I’ve had to check myself to see if I’m trying to “push the river” – or go into control mode – either with having lambs or not having lambs. Or even trying to manage the birthing experience for the ewes to the point that I attempt to control risk factors.

Somewhere between indifference and obsessiveness, there’s a space of balance – and, to add to uncertainty (oh, yay) – that place is dynamic and situational, rather than being a comfortably known, fixed place.

I’m realizing lambing – and my relationship with it – are microcosms of something much larger taking place in human history:

  • What might we be collectively birthing?
  • If so…is it a baby that will be viable? Will it be a breech birth; will it be deformed?
  • How do we get it here? When will it be here and what will it look like? How will we nurture it?

And friend, Maralyn Cale’s reminder question:

What is mine to hold in all of this?

Just as I’ve realized it is not sustainable (or loving) for me to ask my body to forego sleep and hold the burden of sheep midwifery at this point in my life, I’m looking at what is mine to hold, to tend and nurture, at this point in humanity’s collective journey.
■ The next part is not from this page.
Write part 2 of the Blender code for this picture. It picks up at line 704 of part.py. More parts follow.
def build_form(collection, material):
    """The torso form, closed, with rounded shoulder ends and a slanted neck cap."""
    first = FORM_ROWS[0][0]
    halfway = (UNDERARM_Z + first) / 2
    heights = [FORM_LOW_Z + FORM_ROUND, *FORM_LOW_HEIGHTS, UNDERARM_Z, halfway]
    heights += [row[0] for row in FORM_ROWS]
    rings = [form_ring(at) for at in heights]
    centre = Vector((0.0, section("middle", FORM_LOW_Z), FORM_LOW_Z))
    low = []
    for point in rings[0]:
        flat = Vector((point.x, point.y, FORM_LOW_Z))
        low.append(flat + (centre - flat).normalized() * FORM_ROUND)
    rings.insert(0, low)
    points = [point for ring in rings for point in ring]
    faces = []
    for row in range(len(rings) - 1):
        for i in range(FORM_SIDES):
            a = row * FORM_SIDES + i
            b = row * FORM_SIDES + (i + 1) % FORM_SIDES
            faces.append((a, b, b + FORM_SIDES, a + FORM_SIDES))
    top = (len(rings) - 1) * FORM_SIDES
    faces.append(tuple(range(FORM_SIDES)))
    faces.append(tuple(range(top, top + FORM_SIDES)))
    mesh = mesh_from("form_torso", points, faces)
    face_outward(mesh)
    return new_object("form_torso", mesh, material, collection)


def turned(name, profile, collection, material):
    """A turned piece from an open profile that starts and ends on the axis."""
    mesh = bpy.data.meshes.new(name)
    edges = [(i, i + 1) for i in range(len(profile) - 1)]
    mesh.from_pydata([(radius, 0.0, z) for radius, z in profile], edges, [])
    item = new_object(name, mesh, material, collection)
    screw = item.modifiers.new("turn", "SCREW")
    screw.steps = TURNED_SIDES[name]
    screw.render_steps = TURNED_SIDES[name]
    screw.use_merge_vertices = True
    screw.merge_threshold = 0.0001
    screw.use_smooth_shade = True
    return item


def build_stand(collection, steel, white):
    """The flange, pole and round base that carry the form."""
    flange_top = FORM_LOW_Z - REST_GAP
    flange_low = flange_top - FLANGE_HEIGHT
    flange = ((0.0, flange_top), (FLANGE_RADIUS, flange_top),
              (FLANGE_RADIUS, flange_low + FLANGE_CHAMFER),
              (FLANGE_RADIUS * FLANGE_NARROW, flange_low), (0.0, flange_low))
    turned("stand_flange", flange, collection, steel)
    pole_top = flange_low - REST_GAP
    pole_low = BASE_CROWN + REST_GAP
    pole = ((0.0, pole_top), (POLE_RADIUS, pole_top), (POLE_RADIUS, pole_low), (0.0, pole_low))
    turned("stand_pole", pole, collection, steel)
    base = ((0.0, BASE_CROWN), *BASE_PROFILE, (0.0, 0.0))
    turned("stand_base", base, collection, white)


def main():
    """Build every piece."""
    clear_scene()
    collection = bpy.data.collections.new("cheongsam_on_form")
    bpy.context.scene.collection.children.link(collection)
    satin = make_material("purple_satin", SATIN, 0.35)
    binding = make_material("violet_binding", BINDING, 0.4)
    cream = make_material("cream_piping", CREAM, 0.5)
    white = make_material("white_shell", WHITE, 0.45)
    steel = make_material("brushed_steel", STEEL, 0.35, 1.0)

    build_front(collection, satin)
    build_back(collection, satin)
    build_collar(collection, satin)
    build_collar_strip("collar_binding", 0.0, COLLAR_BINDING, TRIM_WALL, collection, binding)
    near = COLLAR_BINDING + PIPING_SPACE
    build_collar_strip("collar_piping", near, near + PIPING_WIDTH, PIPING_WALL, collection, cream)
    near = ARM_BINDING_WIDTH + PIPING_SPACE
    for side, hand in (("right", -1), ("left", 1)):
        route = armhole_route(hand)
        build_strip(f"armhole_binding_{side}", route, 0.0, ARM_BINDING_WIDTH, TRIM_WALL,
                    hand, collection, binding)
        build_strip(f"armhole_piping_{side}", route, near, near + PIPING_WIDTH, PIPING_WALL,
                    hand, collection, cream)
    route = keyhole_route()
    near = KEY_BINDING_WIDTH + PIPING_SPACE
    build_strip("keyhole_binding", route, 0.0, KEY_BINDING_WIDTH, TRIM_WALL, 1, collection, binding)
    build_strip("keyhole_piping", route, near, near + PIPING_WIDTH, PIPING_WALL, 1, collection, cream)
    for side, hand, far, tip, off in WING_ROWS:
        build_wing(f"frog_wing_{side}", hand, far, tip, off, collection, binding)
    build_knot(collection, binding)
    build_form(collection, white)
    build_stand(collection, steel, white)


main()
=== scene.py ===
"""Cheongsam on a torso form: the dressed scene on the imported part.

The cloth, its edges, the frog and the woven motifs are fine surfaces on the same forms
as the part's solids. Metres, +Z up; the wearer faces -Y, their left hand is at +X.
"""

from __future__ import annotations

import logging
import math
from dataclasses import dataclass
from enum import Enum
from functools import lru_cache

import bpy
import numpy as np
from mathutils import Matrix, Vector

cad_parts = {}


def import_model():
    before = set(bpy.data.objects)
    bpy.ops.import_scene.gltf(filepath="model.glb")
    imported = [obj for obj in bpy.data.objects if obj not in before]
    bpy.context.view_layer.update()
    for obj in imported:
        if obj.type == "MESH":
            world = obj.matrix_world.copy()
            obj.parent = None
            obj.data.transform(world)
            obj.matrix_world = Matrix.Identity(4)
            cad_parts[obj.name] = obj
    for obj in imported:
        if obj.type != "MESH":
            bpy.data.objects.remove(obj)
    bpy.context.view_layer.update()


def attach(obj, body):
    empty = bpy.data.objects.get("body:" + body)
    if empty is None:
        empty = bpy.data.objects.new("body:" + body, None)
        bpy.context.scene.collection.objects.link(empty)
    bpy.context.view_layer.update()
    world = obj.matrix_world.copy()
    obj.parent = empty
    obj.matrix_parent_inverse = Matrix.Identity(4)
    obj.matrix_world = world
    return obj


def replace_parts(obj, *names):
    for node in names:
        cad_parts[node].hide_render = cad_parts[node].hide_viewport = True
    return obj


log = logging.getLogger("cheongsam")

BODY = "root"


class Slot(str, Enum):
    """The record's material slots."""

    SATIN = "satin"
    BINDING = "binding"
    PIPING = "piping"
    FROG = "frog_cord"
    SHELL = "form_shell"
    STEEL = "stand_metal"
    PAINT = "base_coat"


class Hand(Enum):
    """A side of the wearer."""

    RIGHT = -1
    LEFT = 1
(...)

What is mine to hold? What is yours? What is ours to hold together?

Life continues to call us to build the capacities needed for meeting uncertainty in life-affirming ways (vs. reactive need to control). In ways that ask us to step out of old, unconscious narratives that perpetuate the messages of Yesterday’s Culture, namely Control-Conquer-Dominate.

One last thought:

What if, what looks like an unraveling of what has been known and familiar, is instead an unfolding of new possibilities?

What might be the metaphorical lambs we are laboring together to bring into the world, even as we may not yet recognize and understand the labor or what is being birthed?